Take the line that contains "frame = import_model()" as the first and the last line of the material as the final one; set down exactly the lines in that span.

## Dataset section
* * *

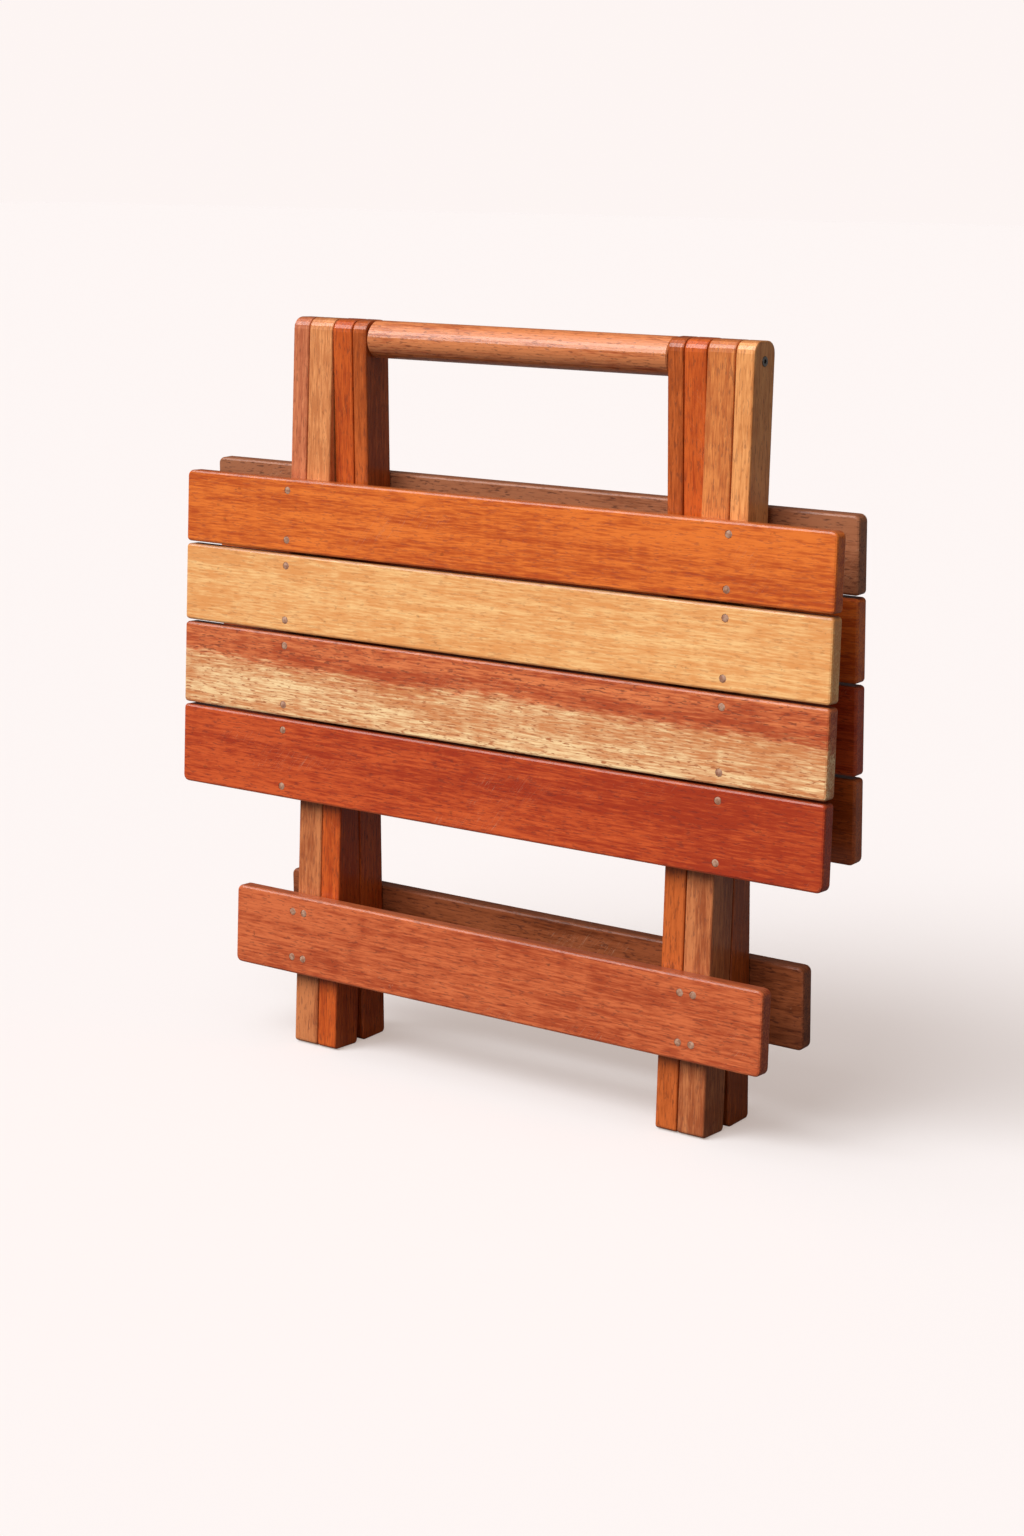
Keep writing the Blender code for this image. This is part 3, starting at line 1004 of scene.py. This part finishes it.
@dataclass
class LegFrame:
    """Two legs, their doublers and the crossbar.

    Args:
        name: The side that it is on.
        facing: The side that it leans to.
        finishes: Wood of each of its nodes.
        bar_height: Height of the crossbar.
        screw_from_edge: Distance of the screws from the crossbar's edges.
        screw_half_spacing: Distance of the screws from a leg's middle.
    """

    name: str
    facing: Facing
    finishes: dict[str, WoodFinish]
    bar_height: float = 0.0625
    screw_from_edge: float = 0.013
    screw_half_spacing: float = 0.0055

    def screw_spots(self, pivot: float) -> list[Matrix]:
        """Placement of each crossbar screw.

        Args:
            pivot: Height of the pivot line.

        Returns:
            One placement a screw.
        """
        hanging = HangingFrame(self.facing, pivot)
        bar_low, bar_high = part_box(f"{self.name}_crossbar")
        middle_z = (hanging.placement().inverted() @ ((bar_low + bar_high) / 2)).z
        reach = self.bar_height / 2 - self.screw_from_edge
        spots = []
        for side in SIDES:
            middle = middle_x(f"{self.name}_leg_{side}")
            for shift in (-self.screw_half_spacing, self.screw_half_spacing):
                for z in (middle_z - reach, middle_z + reach):
                    spots.append(hanging.inwards(middle + shift, z))
        return spots

    def build(self, frame: dict, shop: FinishShop, fastening: Fastening, pivot: float) -> None:
        """Dress the frame's nodes and fit the crossbar's screws and plugs.

        Args:
            frame: The loaded frame.
            shop: Makes the materials.
            fastening: Makes the screws and plugs.
            pivot: Height of the pivot line.
        """
        for part, finish in self.finishes.items():
            node = f"{self.name}_{part}"
            grain = Grain.ALONG_X if part == "crossbar" else Grain.ALONG_Z
            dress(frame, node, shop.wood(node, finish, grain, *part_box(node)))
        body = f"{self.name}_legs"
        spots = self.screw_spots(pivot)
        fastening.screws(f"{self.name}_crossbar_screws", spots, body, shop)
        fastening.plugs(f"{self.name}_crossbar_screw_plugs", spots, body, shop)


@dataclass
class Handle:
    """The round handle and its two pivot pins."""

    finish: WoodFinish = HAND_WORN_TAN

    def build(self, frame: dict, shop: FinishShop) -> None:
        """Dress the handle and the pins.

        Args:
            frame: The loaded frame.
            shop: Makes the materials.
        """
        node = "handle_dowel"
        dress(frame, node, shop.wood(node, self.finish, Grain.ALONG_X, *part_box(node)))
        steel = shop.steel("pivot_pin_steel")
        for side in SIDES:
            dress(frame, f"pivot_pin_{side}", steel)


# --- Studio ------------------------------------------------------------------------------


@dataclass(frozen=True)
class SunLight:
    """One wide, distant light.

    Args:
        name: Its name.
        power: Its strength.
        angle: Its width in degrees.
        direction: Where it stands, seen from the table.
    """

    name: str
    power: float
    angle: float
    direction: Colour

    def build(self) -> None:
        """Add the light to the scene."""
        data = bpy.data.lights.new(self.name, "SUN")
        data.energy = self.power
        data.angle = math.radians(self.angle)
        obj = bpy.data.objects.new(self.name, data)
        bpy.context.scene.collection.objects.link(obj)
        obj.rotation_euler = Vector(self.direction).to_track_quat("Z", "Y").to_euler()


@dataclass
class Studio:
    """Camera, floor and light.

    Args:
        lens: Focal length in millimetres.
        sensor: Width of the camera's sensor in millimetres.
        shift_y: Shift of the frame for the framing.
        eye: The camera's place.
        heading: Its turn about the vertical, in degrees.
        dip: Its turn below the horizontal, in degrees.
        roll: Its turn about its own axis, in degrees.
        floor_size: Length of the floor's sides.
        floor_colour: Colour of the floor as the camera sees it.
        floor_glow: Light that lifts the floor's shadows for the camera.
        air_colour: Colour of the surround.
        air_light: Share of the surround's light that falls on the table.
        air_gloss: Share of it that shows in reflections.
        bounce: Share of light that the floor throws back on the table.
        suns: The lights.
    """

    lens: float = 66.69
    sensor: float = 36.0
    shift_y: float = -0.0977
    eye: Colour = (1.2259, -1.7036, 0.6911)
    heading: float = 35.574
    dip: float = 9.103
    roll: float = 0.703
    floor_size: float = 60.0
    floor_colour: Colour = (0.474, 0.485, 0.504)
    floor_glow: Colour = (0.424, 0.352, 0.315)
    air_colour: Colour = (0.985, 0.915, 0.897)
    air_light: float = 0.20
    air_gloss: float = 0.05
    bounce: float = 0.14
    suns: tuple[SunLight, ...] = (
        SunLight("key", 1.85, 36.0, (-0.9, -1.2, 1.1)),
        SunLight("front_fill", 1.60, 40.0, (-0.1, -1.2, 1.3)),
        SunLight("top_light", 0.95, 60.0, (-0.3, -0.3, 1.0)),
    )

    def build(self) -> None:
        """Set up the camera, the floor and the light."""
        self.camera()
        self.floor()
        self.air()
        for light in self.suns:
            light.build()
        bpy.context.scene.view_settings.view_transform = "Standard"

    def camera(self) -> None:
        """A long lens at standing distance, looking down a little at the front right."""
        data = bpy.data.cameras.new("camera")
        data.lens = self.lens
        data.sensor_width = self.sensor
        data.shift_y = self.shift_y
        obj = bpy.data.objects.new("camera", data)
        bpy.context.scene.collection.objects.link(obj)
        aim = Matrix.Rotation(math.radians(self.heading), 4, "Z")
        aim = aim @ Matrix.Rotation(math.radians(90.0 - self.dip), 4, "X")
        aim = aim @ Matrix.Rotation(math.radians(self.roll), 4, "Z")
        obj.matrix_world = Matrix.Translation(self.eye) @ aim
        bpy.context.scene.camera = obj

    def floor(self) -> None:
        """A wide pale floor."""
        half = self.floor_size / 2
        mesh = bpy.data.meshes.new("floor")
        corners = [(-half, -half, 0.0), (half, -half, 0.0), (half, half, 0.0), (-half, half, 0.0)]
        mesh.from_pydata(corners, [], [(0, 1, 2, 3)])
        obj = bpy.data.objects.new("floor", mesh)
        bpy.context.scene.collection.objects.link(obj)
        mesh.materials.append(self.floor_material())

    def floor_material(self) -> bpy.types.Material:
        """Brighter for the camera than for the light that it throws on the table."""
        mat = bpy.data.materials.new("floor")
        mat.use_nodes = True
        sheet = NodeSheet(mat.node_tree)
        mat.node_tree.nodes.remove(mat.node_tree.nodes["Principled BSDF"])
        shown = sheet.add("ShaderNodeBsdfDiffuse")
        shown.inputs["Color"].default_value = (*self.floor_colour, 1.0)
        thrown = sheet.add("ShaderNodeBsdfDiffuse")
        thrown.inputs["Color"].default_value = (self.bounce, self.bounce, self.bounce, 1.0)
        glow = sheet.add("ShaderNodeEmission")
        glow.inputs["Color"].default_value = (*self.floor_glow, 1.0)
        lit = sheet.add("ShaderNodeAddShader")
        sheet.join(shown.outputs[0], lit.inputs[0])
        sheet.join(glow.outputs[0], lit.inputs[1])
        mix = sheet.add("ShaderNodeMixShader")
        sheet.join(sheet.add("ShaderNodeLightPath").outputs["Is Camera Ray"], mix.inputs[0])
        sheet.join(thrown.outputs[0], mix.inputs[1])
        sheet.join(lit.outputs[0], mix.inputs[2])
        sheet.join(mix.outputs[0], mat.node_tree.nodes["Material Output"].inputs["Surface"])
        return mat

    def air(self) -> None:
        """A pale surround that lights the table softly."""
        world = bpy.data.worlds.new("studio")
        bpy.context.scene.world = world
        world.use_nodes = True
        sheet = NodeSheet(world.node_tree)
        back = world.node_tree.nodes["Background"]
        back.inputs["Color"].default_value = (*self.air_colour, 1.0)
        path = sheet.add("ShaderNodeLightPath")
        power = sheet.weighted([
            (path.outputs["Is Camera Ray"], 1.0 - self.air_light),
            (path.outputs["Is Glossy Ray"], self.air_gloss - self.air_light),
        ])
        power = sheet.plus(power, self.air_light)
        sheet.join(power, back.inputs["Strength"])


def trays() -> list[Tray]:
    """The front and the back tray."""
    return [
        Tray("front", Facing.FRONT, (ORANGE, GOLDEN, RED_AND_STRAW, DEEP_RED),
             {"left": RUSSET, "right": PALE_TAN}, 0.110),
        Tray("back", Facing.BACK, (BARE_BROWN, ORANGE, DEEP_RED, BROWN_ORANGE),
             {"left": BROWN_ORANGE, "right": BROWN_ORANGE}, 0.104),
    ]


def leg_frames() -> list[LegFrame]:
    """The front and the back leg frame."""
    return [
        # The front legs are painted darker on their lower part, as shade.
        LegFrame("front", Facing.FRONT, {
            "leg_left": HONEY, "leg_right": TAN, "leg_doubler_left": RED_ORANGE,
            "leg_doubler_right": BROWN_ORANGE, "crossbar": BAR_RED,
        }),
        LegFrame("back", Facing.BACK, {
            "leg_left": RED_ORANGE, "leg_right": RED_ORANGE, "leg_doubler_left": BROWN_ORANGE,
            "leg_doubler_right": BROWN_ORANGE, "crossbar": DARK_BROWN,
        }),
    ]


def clear_scene() -> None:
    """Remove what the opened file holds."""
    for obj in list(bpy.data.objects):
        bpy.data.objects.remove(obj, do_unlink=True)


def main() -> None:
    """Load the frame, dress every piece and set up the studio."""
    logging.basicConfig(level=logging.INFO, format="%(name)s: %(message)s")
    clear_scene()
    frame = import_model()
    pivot = frame["joints"][0]["pos_m"][2]
    shop = FinishShop(SharedEffects.build())
    fastening = Fastening()
    Studio().build()
    for tray in trays():
        tray.build(frame, shop, fastening, pivot)
    for legs in leg_frames():
        legs.build(frame, shop, fastening, pivot)
    Handle().build(frame, shop)


if __name__ == "__main__":
    main()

* * *

## Correct output
    frame = import_model()
    pivot = frame["joints"][0]["pos_m"][2]
    shop = FinishShop(SharedEffects.build())
    fastening = Fastening()
    Studio().build()
    for tray in trays():
        tray.build(frame, shop, fastening, pivot)
    for legs in leg_frames():
        legs.build(frame, shop, fastening, pivot)
    Handle().build(frame, shop)


if __name__ == "__main__":
    main()